Mrs Grubb was a member of the choir, learned to play the piano and her sport was swimming - backstroke in particular - and she competed in the Colony Cup.

Being head girl meant she was the leader of the rest of the prefects and a source of delight for Mrs Grubb was being the first to walk into assembly.

She won the public spirit prize in her final year before sharing the Peace Memorial Scholarship with another student, which financed her for three years at Edinburgh University.

She had always loved English, particularly phonetics, and dedicated her working life to teaching the hearing-impaired.

Mrs Grubb said that although Hong Kong had become a lot busier, it had not changed as much as she feared it would after the handover.

'I watched television all day long and I cried and I cried and I cried. I don't know what I expected to happen,' she said. 'I was very anxious that things in Hong Kong would change, but they don't appear to have done.'

Returning to the modern KGV, Mrs Grubb couldn't believe how many classrooms there were.

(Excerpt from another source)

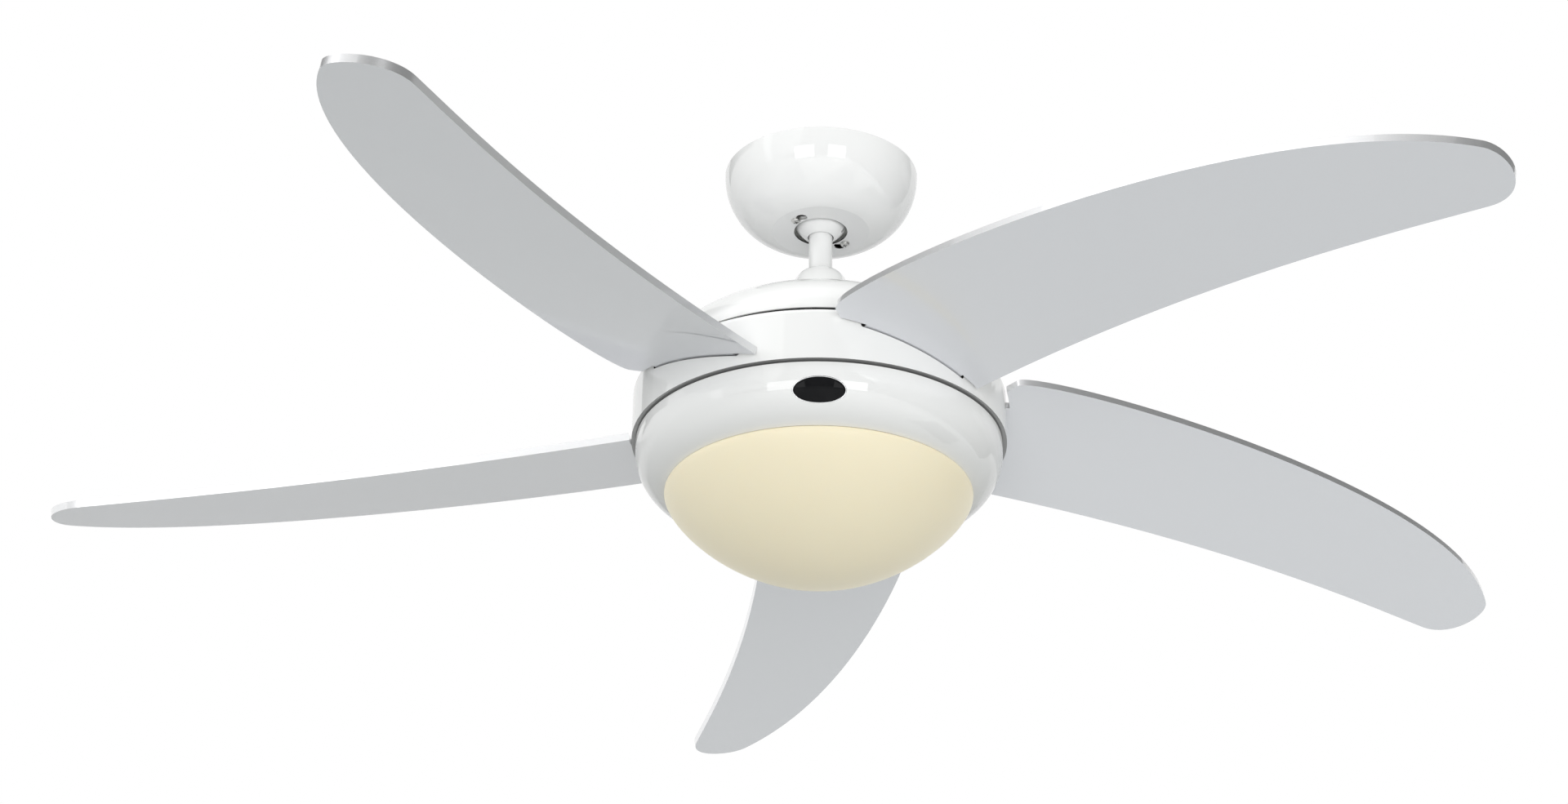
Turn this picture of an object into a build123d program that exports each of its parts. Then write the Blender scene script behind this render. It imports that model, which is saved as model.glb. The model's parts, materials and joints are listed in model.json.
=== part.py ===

'I'm told that people are desperate to get their children into KGV,' she said. 'It's so much more extensive than when I was here.

I've met a few teachers and they've shown me around the various classrooms. The uniform is very changed. There are sports shirts now, and the girls' dresses don't have belts.'

The old E-shaped building is still there, but whereas she and her peers had one classroom for science, now it's a whole wing. The school was 'massively more extensive', she said, but felt more closed in. There weren't the wide open spaces of her school days, with flowerbeds of hibiscus. The sports field which used to have real grass was now astro turf - 'not quite so nice'.

'They now have another house, named after Crozier, the former director of education,' she said.

Mrs Grubb said she saw some children wandering around the school who had come especially for extra revision classes. And there's another thing that hasn't changed - exams.

As she entered the assembly hall and saw it full of desks for exam time, she said she remembered that she had felt 'a bit sick and scared' all those years ago, emotions that every modern student can relate to.